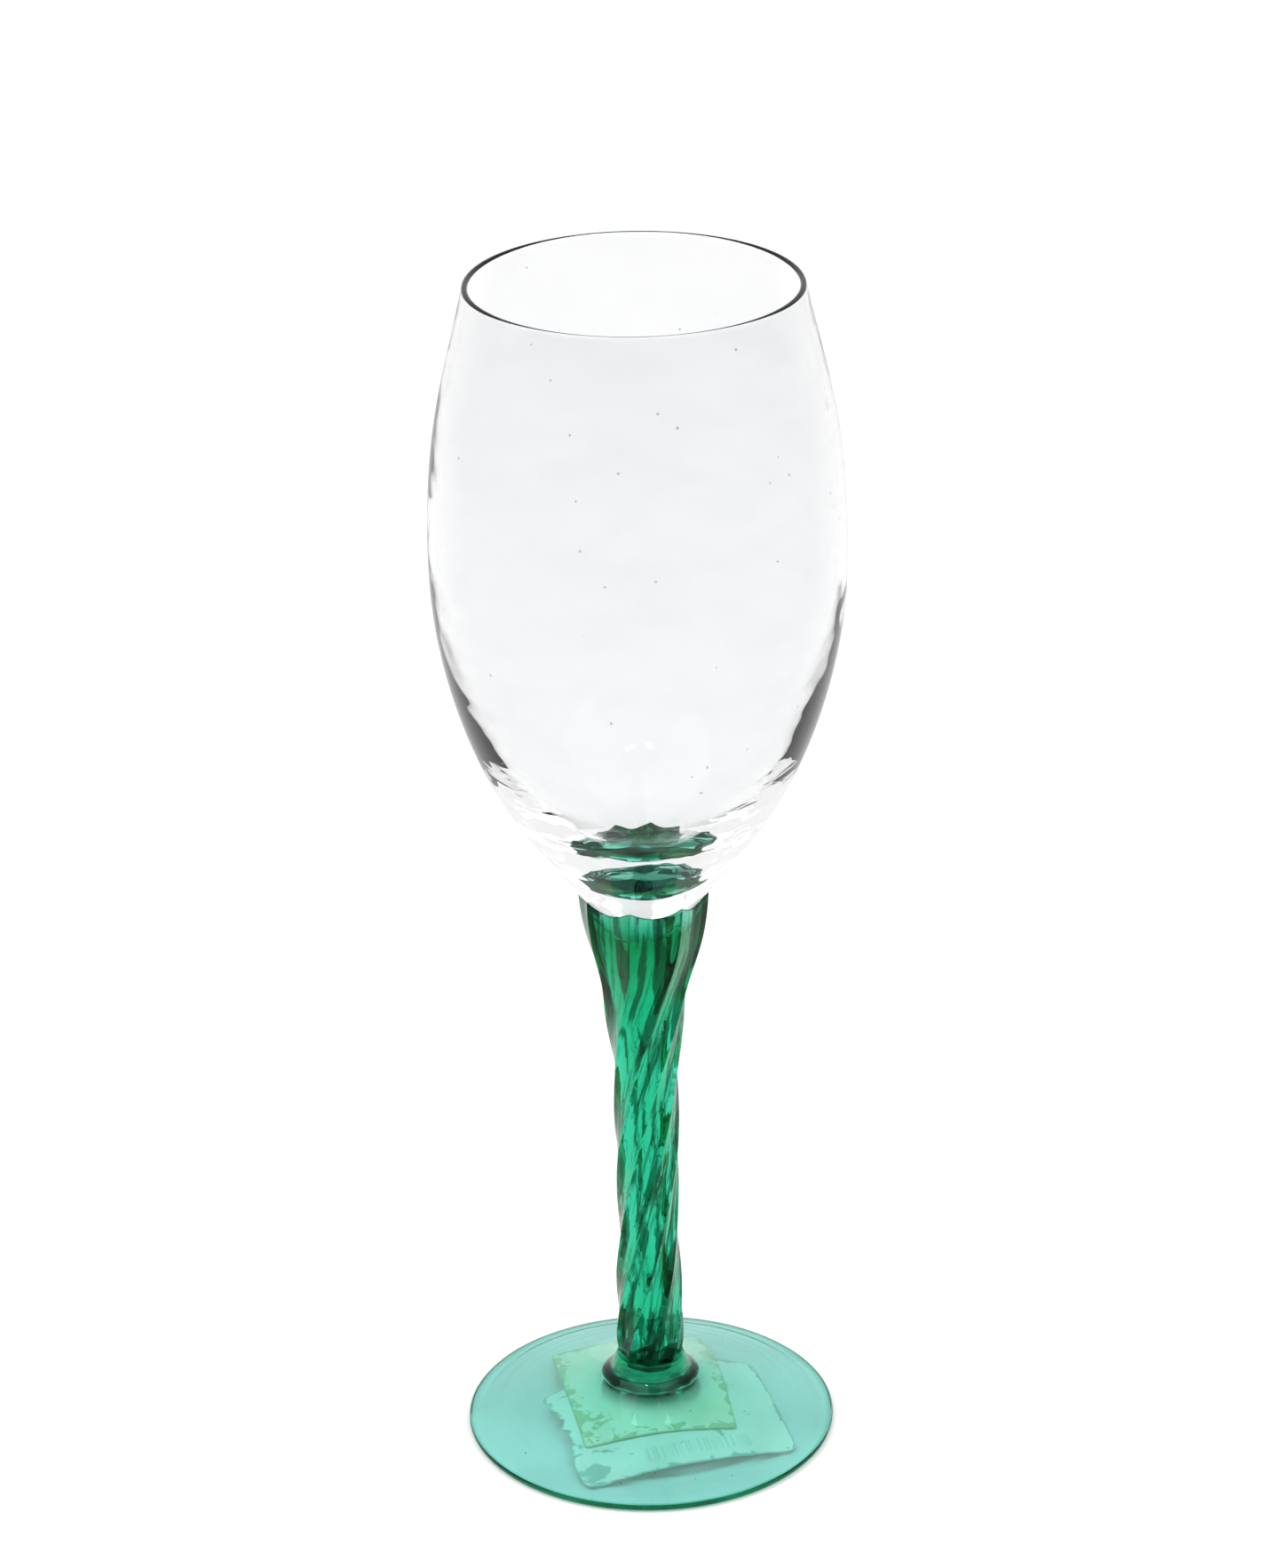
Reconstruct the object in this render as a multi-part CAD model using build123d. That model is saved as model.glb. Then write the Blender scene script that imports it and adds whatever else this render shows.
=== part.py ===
"""Wine glass: clear bowl on a twisted green stem, with a collar, a conical foot and two paper labels.

Millimetres, +Z up, origin at the centre of the ring that the foot rests on. Each piece is one node.
"""
from build123d import *
import os
from math import cos, pi, radians, sin, sqrt

# Overall sizes
GLASS_HEIGHT = 228.0
RIM_RADIUS = 30.0
RIM_WALL = 1.1
BOWL_POLE = 103.5          # lowest point of the bowl, fused inside the stem's cup
CAVITY_POLE = 116.6        # bottom of the drinking cavity

# Bowl profiles, radius and height, from the pole up to just under the rim
RIM_SPRING = GLASS_HEIGHT - RIM_WALL / 2
BASE_SHOULDER = (25.6, 131.6)      # where the thick base passes into the wall
SHOULDER_DIRECTION = (0.53, 1.0)
BOWL_BASE = [(0.0, BOWL_POLE), (6.2, 106.0), (11.0, 110.9), (16.6, 118.2), BASE_SHOULDER]
BOWL_WALL = [
    BASE_SHOULDER, (33.0, 149.2), (36.9, 168.7), (37.3, 182.5), (35.45, 203.5), (RIM_RADIUS, RIM_SPRING),
]
BOWL_INNER = [
    (0.0, CAVITY_POLE), (8.0, 119.2), (15.3, 124.9), (23.7, 134.9), (31.2, 150.2),
    (35.6, 168.7), (36.1, 182.5), (34.3, 203.5), (RIM_RADIUS - RIM_WALL, RIM_SPRING),
]

# Stem: radius over the ridges at heights from the bulb's end to above the cup's edge
RIDGE_COUNT = 8
FLUTE_RATIO = 0.90         # radius at the middle of a flute over radius at a ridge
STEM_RADII = [
    (10.9, 3.8), (12.5, 5.2), (14.0, 5.9), (16.5, 6.35), (20.0, 6.5), (25.0, 6.4), (31.0, 6.2),
    (40.0, 5.8), (50.0, 5.9), (62.0, 6.1), (76.0, 6.35), (85.0, 7.3), (93.8, 8.6), (98.0, 9.8),
    (102.5, 11.0), (108.0, 11.9), (114.0, 12.3),
]
STEM_BOTTOM = STEM_RADII[0][0]
STEM_TOP = STEM_RADII[-1][0]
BULB_TOP = 20.0            # sections are closer together below this height
BULB_STEPS = 6
STEM_STEPS = 24
FIRST_RIDGE = -54.0        # degrees of azimuth at the cup, from +X
TWIST_RATE = 2.65          # degrees of turn for each millimetre down the stem
TWIST_START = 96.0         # height at which the straight ridges begin to turn
TWIST_BLEND = 6.0          # length over which the turn comes in

# Foot: conical disc with a hollow underside inside a raised bead, whose flat is the rest ring
FOOT_RADIUS = 34.9
REST_INNER = 33.0
REST_OUTER = 34.0
HOLLOW_EDGE = (32.0, 0.85)         # foot of the bead's inner slope
EDGE_MIDDLE = (FOOT_RADIUS, 0.9)
EDGE_TOP = (34.2, 1.75)
FOOT_TOP = [(30.0, 2.75), (20.0, 5.5), (12.5, 8.3)]
FOOT_UNDER = [(9.0, 5.3), (18.0, 3.55), (27.0, 1.8)]
HOLLOW_DEPTH = 6.2

# Collar between the bulb and the foot
COLLAR_RADIUS = 9.3
COLLAR_BASE = 9.9
COLLAR_FLANK = [(7.5, 11.4), (6.8, 13.2)]
COLLAR_LIP = (6.4, 14.0)

# Paper labels under the foot: size, corner radius, middle and turn seen from above
LABEL_THICKNESS = 0.2
SMALL_LABEL = {"size": (29.0, 35.0), "corner": 0.6, "middle": (-1.5, 2.5), "turn": 11.0}
LARGE_LABEL = {"size": (42.0, 29.5), "corner": 2.5, "middle": (3.3, -7.8), "turn": 17.0}
LABEL_TOOL_HEIGHT = 12.0


def revolved(wire_edges):
    """Revolve a closed half-profile, drawn as (radius, height) in the XZ plane, about the Z axis."""
    face = make_face(Plane.XZ * Wire(wire_edges))
    return revolve(face, axis=Axis.Z, revolution_arc=360)


def bowl_base_curve():
    """Outside of the solid base, from the pole to the shoulder."""
    return Spline(*BOWL_BASE, tangents=[(1, 0), SHOULDER_DIRECTION])


def make_bowl():
    """Clear bowl: thin wall with a rounded rim, growing to a thick solid base."""
    wall = Spline(*BOWL_WALL, tangents=[SHOULDER_DIRECTION, (-0.22, 1)])
    inner = Spline(*reversed(BOWL_INNER), tangents=[(0.22, -1), (-1, 0)])
    rim_top = (RIM_RADIUS - RIM_WALL / 2, GLASS_HEIGHT)
    lip = ThreePointArc(BOWL_WALL[-1], rim_top, BOWL_INNER[-1])
    axis_line = Line(BOWL_INNER[0], BOWL_BASE[0])
    return revolved([bowl_base_curve(), wall, lip, inner, axis_line])


def make_seat():
    """Solid under the outside of the bowl's base, which shapes the seat in the stem's cup."""
    lid = Line(BASE_SHOULDER, (0, BASE_SHOULDER[1]))
    axis_line = Line((0, BASE_SHOULDER[1]), BOWL_BASE[0])
    return revolved([bowl_base_curve(), lid, axis_line])


def interpolate(stations, height):
    """Smooth value between stations of (height, value), as a cubic with finite-difference slopes."""
    last = len(stations) - 1
    index = 0
    while index < last - 1 and height > stations[index + 1][0]:
        index += 1
    slopes = []
    for i in (index, index + 1):
        below = stations[max(i - 1, 0)]
        above = stations[min(i + 1, last)]
        slopes.append((above[1] - below[1]) / (above[0] - below[0]))
    start, end = stations[index], stations[index + 1]
    span = end[0] - start[0]
    t = min(max((height - start[0]) / span, 0.0), 1.0)
    rise = t * t * (3 - 2 * t)
    leave = t * (1 - t) ** 2
    arrive = -t * t * (1 - t)
    return start[1] + (end[1] - start[1]) * rise + span * (slopes[0] * leave + slopes[1] * arrive)


def twist(height):
    """Turn of the ridges in degrees at a height: none in the cup, then a steady right-handed helix."""
    drop = TWIST_START - height
    return TWIST_RATE * 0.5 * (drop + sqrt(drop * drop + TWIST_BLEND ** 2))


def stem_section(height):
    """Cross-section of the stem: eight ridges joined by shallow hollow flutes."""
    ridge = interpolate(STEM_RADII, height)
    flute = ridge * FLUTE_RATIO
    pitch = 2 * pi / RIDGE_COUNT
    phase = radians(FIRST_RIDGE - twist(height))
    flutes = []
    for k in range(RIDGE_COUNT):
        start = phase + k * pitch
        points = []
        for radius, angle in ((ridge, start), (flute, start + pitch / 2), (ridge, start + pitch)):
            points.append((radius * cos(angle), radius * sin(angle)))
        flutes.append(ThreePointArc(*points))
    return Pos(0, 0, height) * make_face(Wire(flutes))


def stem_heights():
    """Heights of the stem's sections: close together in the bulb, even above it."""
    bulb = [STEM_BOTTOM + (BULB_TOP - STEM_BOTTOM) * i / BULB_STEPS for i in range(BULB_STEPS)]
    rest = [BULB_TOP + (STEM_TOP - BULB_TOP) * i / STEM_STEPS for i in range(STEM_STEPS + 1)]
    return bulb + rest


def make_stem():
    """Solid ridged stem, cut at the top to the seat of the bowl."""
    body = loft([stem_section(height) for height in stem_heights()])
    return body - make_seat()


def under_curve(drop=0.0):
    """Underside of the foot from the axis to the bead, lowered by a distance."""
    stations = [(0.0, HOLLOW_DEPTH)] + FOOT_UNDER + [HOLLOW_EDGE]
    points = [(radius, height - drop) for radius, height in stations]
    return Spline(*points, tangents=[(1, 0), (1, -0.19)])


def make_foot():
    """Conical disc with a rounded edge, a hollow underside and a flat rest ring at z = 0."""
    under = under_curve()
    bead = Line(HOLLOW_EDGE, (REST_INNER, 0))
    rest = Line((REST_INNER, 0), (REST_OUTER, 0))
    edge = ThreePointArc((REST_OUTER, 0), EDGE_MIDDLE, EDGE_TOP)
    top = Spline(EDGE_TOP, *FOOT_TOP, (COLLAR_RADIUS, COLLAR_BASE))
    seat = Line((COLLAR_RADIUS, COLLAR_BASE), (0, COLLAR_BASE))
    axis_line = Line((0, COLLAR_BASE), (0, HOLLOW_DEPTH))
    return revolved([under, bead, rest, edge, top, seat, axis_line])


def make_foot_collar(stem):
    """Flared ring that holds the stem's bulb and stands on the foot."""
    base = Line((0, COLLAR_BASE), (COLLAR_RADIUS, COLLAR_BASE))
    flank = Spline((COLLAR_RADIUS, COLLAR_BASE), *COLLAR_FLANK, COLLAR_LIP)
    top = Line(COLLAR_LIP, (0, COLLAR_LIP[1]))
    axis_line = Line((0, COLLAR_LIP[1]), (0, COLLAR_BASE))
    return revolved([base, flank, top, axis_line]) - stem


def make_label(label, layer):
    """Paper label that follows the underside of the foot, in the given layer counted from the glass."""
    top_drop = layer * LABEL_THICKNESS
    low_drop = top_drop + LABEL_THICKNESS
    upper = under_curve(top_drop)
    lower = under_curve(low_drop)
    side_radius, side_height = HOLLOW_EDGE
    side = Line((side_radius, side_height - top_drop), (side_radius, side_height - low_drop))
    axis_line = Line((0, HOLLOW_DEPTH - low_drop), (0, HOLLOW_DEPTH - top_drop))
    skin = revolved([upper, side, lower, axis_line])
    outline = RectangleRounded(*label["size"], label["corner"])
    placed = Pos(*label["middle"], -LABEL_TOOL_HEIGHT / 2) * Rot(0, 0, label["turn"]) * outline
    return skin & extrude(placed, LABEL_TOOL_HEIGHT * 1.5)


def write_parts():
    stem = make_stem()
    parts = {
        "bowl": make_bowl(),
        "stem": stem,
        "foot_collar": make_foot_collar(stem),
        "foot": make_foot(),
        "price_label_small": make_label(SMALL_LABEL, 0),
        "price_label_large": make_label(LARGE_LABEL, 1),
    }
    os.makedirs("parts", exist_ok=True)
    for name, shape in parts.items():
        shape.label = name
        export_step(shape, f"parts/{name}.step")


write_parts()
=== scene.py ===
"""Wine glass in a pale studio: clear bowl, twisted green stem, collar, conical foot, two labels.

Blender works in metres, in the CAD frame. The profiles below are in millimetres, and MM turns them
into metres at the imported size. The visible meshes repeat the CAD curves finely.
"""
import bpy
import math
import random
import numpy as np
from mathutils import Euler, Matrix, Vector, noise


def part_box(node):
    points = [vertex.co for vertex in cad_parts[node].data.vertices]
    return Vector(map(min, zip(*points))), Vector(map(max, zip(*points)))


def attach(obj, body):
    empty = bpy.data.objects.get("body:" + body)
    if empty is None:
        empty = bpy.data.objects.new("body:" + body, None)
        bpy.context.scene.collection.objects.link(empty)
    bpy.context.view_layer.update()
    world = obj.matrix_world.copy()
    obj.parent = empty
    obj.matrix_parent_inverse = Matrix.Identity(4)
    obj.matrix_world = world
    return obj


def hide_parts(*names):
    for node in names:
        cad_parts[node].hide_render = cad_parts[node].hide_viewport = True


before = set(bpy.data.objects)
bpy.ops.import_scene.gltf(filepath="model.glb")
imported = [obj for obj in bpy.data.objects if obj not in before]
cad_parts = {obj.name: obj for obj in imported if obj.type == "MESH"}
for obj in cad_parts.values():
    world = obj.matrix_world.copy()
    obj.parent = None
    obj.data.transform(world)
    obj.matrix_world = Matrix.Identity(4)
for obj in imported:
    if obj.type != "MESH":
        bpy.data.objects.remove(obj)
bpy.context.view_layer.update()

# Scale, from the frame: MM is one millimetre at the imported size
GLASS_HEIGHT = 228.0
BOWL_LOW, BOWL_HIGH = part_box("bowl")
MM = BOWL_HIGH.z / GLASS_HEIGHT
OVERLAP = 0.02 * MM        # fused pieces reach this far into each other, so that no air film shows

# Bowl profiles in millimetres, radius and height
RIM_RADIUS = 30.0
RIM_WALL = 1.1
RIM_SPRING = GLASS_HEIGHT - RIM_WALL / 2
BOWL_OUTER = [
    (0.0, 103.5), (6.2, 106.0), (11.0, 110.9), (16.6, 118.2), (25.6, 131.6), (33.0, 149.2),
    (36.9, 168.7), (37.3, 182.5), (35.45, 203.5), (RIM_RADIUS, RIM_SPRING),
]
BOWL_INNER = [
    (0.0, 116.6), (8.0, 119.2), (15.3, 124.9), (23.7, 134.9), (31.2, 150.2),
    (35.6, 168.7), (36.1, 182.5), (34.3, 203.5), (RIM_RADIUS - RIM_WALL, RIM_SPRING),
]
RIM_DIRECTION = (-0.22, 1.0)
BOWL_COLUMNS = 288
BOWL_ROWS = 180
LIP_ROWS = 14
INNER_WAVES = (17.0, 0.10, 3.0)        # unevenness: size and depth in mm, and a seed
INNER_RIPPLES = (6.0, 0.03, 40.0)
RIPPLE_SQUEEZE = 1.8                   # the inner ripples are wider than they are high
WAVES_END = 226.0                      # the inner wall is even at this height, under the rim
WAVES_FADE = 12.0
BASE_WAVES = (6.0, 0.10, 21.0)
BASE_RIPPLES = (2.4, 0.02, 33.0)
BASE_WAVES_FROM, BASE_WAVES_IN = 114.5, 1.5
BASE_WAVES_TO, BASE_WAVES_OUT = 130.0, 6.0

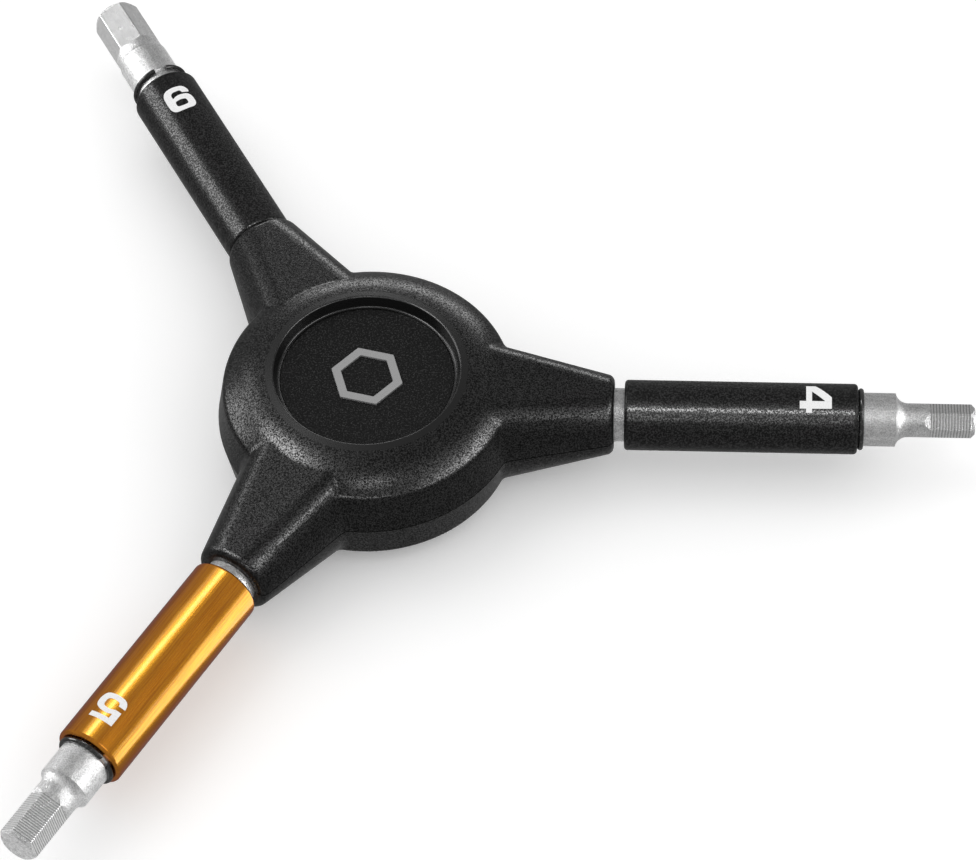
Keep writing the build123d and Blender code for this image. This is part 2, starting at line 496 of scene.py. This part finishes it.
@dataclass(frozen=True)
class BlastedSteel:
    """Bead-blasted steel shaft with milled flats at its hexagon end."""

    name: str
    azimuth: float
    flats_from: float
    flats_to: float
    mill_pitch: float
    mill_depth: float
    colour: Colour = grey(0.24)
    pale: Colour = grey(1.0)
    flats_blur: float = 0.03 * MM
    blast_size: float = 0.20 * MM
    blast_depth: float = 0.030 * MM
    blast_from: float = 0.30
    blast_to: float = 0.70
    smudge_size: float = 0.8 * MM
    smudge_squeeze: float = 0.6
    smudges_from: float = 0.26
    smudges_to: float = 0.74
    line_waver: float = 0.25
    line_power: float = 0.6
    round_shade: float = 0.26
    blast_shade: float = 0.46
    smudge_shade: float = 0.28
    # How strongly the milled lines paint shade into the grooves and sheen onto the ridges, and how
    # much the lined flats are painted darker.
    painted_groove_contrast: float = 0.66
    painted_groove_offset: float = 0.16
    flats_fade: float = 0.55
    flats_calm: float = 0.6
    roughness: float = 0.35
    flats_polish: float = 0.02
    smudge_polish: float = 0.14

    def build(self) -> bpy.types.Material:
        """Builds the finish.

        Returns:
            The finish, blasted on the round and lined across on the flats, with painted shade in
            the milled grooves and painted sheen on the ridges between them.
        """
        graph = Graph.material(self.name)
        place = graph.place(self.azimuth)
        along = graph.part(place, "X")
        blur = self.flats_blur
        flats = along.step(self.flats_from - blur, self.flats_from + blur) * along.step(
            self.flats_to + blur, self.flats_to - blur
        )
        blast = graph.grain(place, self.blast_size, detail=3.0, rough=0.6)
        fine = blast.step(self.blast_from, self.blast_to)
        drawn_out = graph.stretched(place, (self.smudge_squeeze, 1.0, 1.0))
        patch = graph.grain(drawn_out, self.smudge_size, detail=3.0, rough=0.65)
        smudge = patch.step(self.smudges_from, self.smudges_to)
        waver = graph.grain(place, self.smudge_size, detail=1.0) - MEAN
        wavy = along + waver * (self.line_waver * self.mill_pitch)
        turns = wavy * (2.0 * math.pi / self.mill_pitch)
        lines = (turns.sine() * 0.5 + 0.5) ** self.line_power
        blasted = graph.bump(fine * (1.0 - flats * self.flats_calm), self.blast_depth)
        milled = graph.bump(lines * flats, self.mill_depth, below=blasted)
        mottle = self.round_shade + fine * self.blast_shade + smudge * self.smudge_shade
        # The milled lines go into the colour too: painted shade in the grooves and painted sheen on
        # the ridges, on the flats alone.
        groove_shade_and_sheen = self.painted_groove_contrast * lines - self.painted_groove_offset
        tone_and_groove_shade = mottle * (1.0 - flats * self.flats_fade) + groove_shade_and_sheen * flats
        smooth = self.roughness - self.flats_polish * flats
        return graph.surface(
            Base_Color=graph.blend(tone_and_groove_shade, self.colour, self.pale),
            Metallic=1.0,
            Roughness=smooth + (MEAN - smudge) * self.smudge_polish,
            Normal=milled,
        )


@dataclass(frozen=True)
class BlackenedWire:
    """Glossy black oxide on spring wire."""

    name: str = "blackened_wire"
    colour: Colour = grey(0.010)
    worn: Colour = grey(0.12)
    rub_size: float = 0.5 * MM
    rubs_from: float = 0.52
    rubs_to: float = 0.75
    rub_metal: float = 0.6
    roughness: float = 0.16
    rub_roughness: float = 0.10
    fine_size: float = 0.12 * MM
    fine_depth: float = 0.002 * MM

    def build(self) -> bpy.types.Material:
        """Builds the finish.

        Returns:
            The finish, with a little rubbed metal.
        """
        graph = Graph.material(self.name)
        place = graph.place()
        rubs = graph.grain(place, self.rub_size, detail=3.0, rough=0.6)
        rubbed = rubs.step(self.rubs_from, self.rubs_to)
        fine = graph.grain(place, self.fine_size, detail=1.0)
        return graph.surface(
            Base_Color=graph.blend(rubbed, self.colour, self.worn),
            Metallic=rubbed * self.rub_metal,
            Roughness=self.roughness + self.rub_roughness * rubbed,
            Normal=graph.bump(fine, self.fine_depth),
            Specular_IOR_Level=0.8,
        )


@dataclass(frozen=True)
class PrintedInk:
    """Matt white pad-printing ink."""

    name: str = "white_ink"
    colour: Colour = grey(0.92)
    thin: Colour = grey(0.82)
    fine_size: float = 0.20 * MM
    fine_depth: float = 0.008 * MM
    thin_from: float = 0.55
    thin_to: float = 0.30

    def build(self) -> bpy.types.Material:
        """Builds the finish.

        Returns:
            The finish, a little uneven as thin ink is.
        """
        graph = Graph.material(self.name)
        fine = graph.grain(graph.place(), self.fine_size)
        thinning = fine.step(self.thin_from, self.thin_to)
        return graph.surface(
            Base_Color=graph.blend(thinning, self.colour, self.thin),
            Roughness=0.55,
            Normal=graph.bump(fine, self.fine_depth),
            Specular_IOR_Level=0.4,
        )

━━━

=== WHAT YOU HAVE TO DO ===
Out of the data above, set down the lines from the one with "for name, shape" to the one with "bpy.context.scene.collection.objects.link(empty)", both included, exactly as written and with no additions.

=== TASK SOLUTION ===
    for name, shape in parts.items():
        shape.label = name
        export_step(shape, f"parts/{name}.step")


write_parts()
=== scene.py ===
"""Wine glass in a pale studio: clear bowl, twisted green stem, collar, conical foot, two labels.

Blender works in metres, in the CAD frame. The profiles below are in millimetres, and MM turns them
into metres at the imported size. The visible meshes repeat the CAD curves finely.
"""
import bpy
import math
import random
import numpy as np
from mathutils import Euler, Matrix, Vector, noise


def part_box(node):
    points = [vertex.co for vertex in cad_parts[node].data.vertices]
    return Vector(map(min, zip(*points))), Vector(map(max, zip(*points)))


def attach(obj, body):
    empty = bpy.data.objects.get("body:" + body)
    if empty is None:
        empty = bpy.data.objects.new("body:" + body, None)
        bpy.context.scene.collection.objects.link(empty)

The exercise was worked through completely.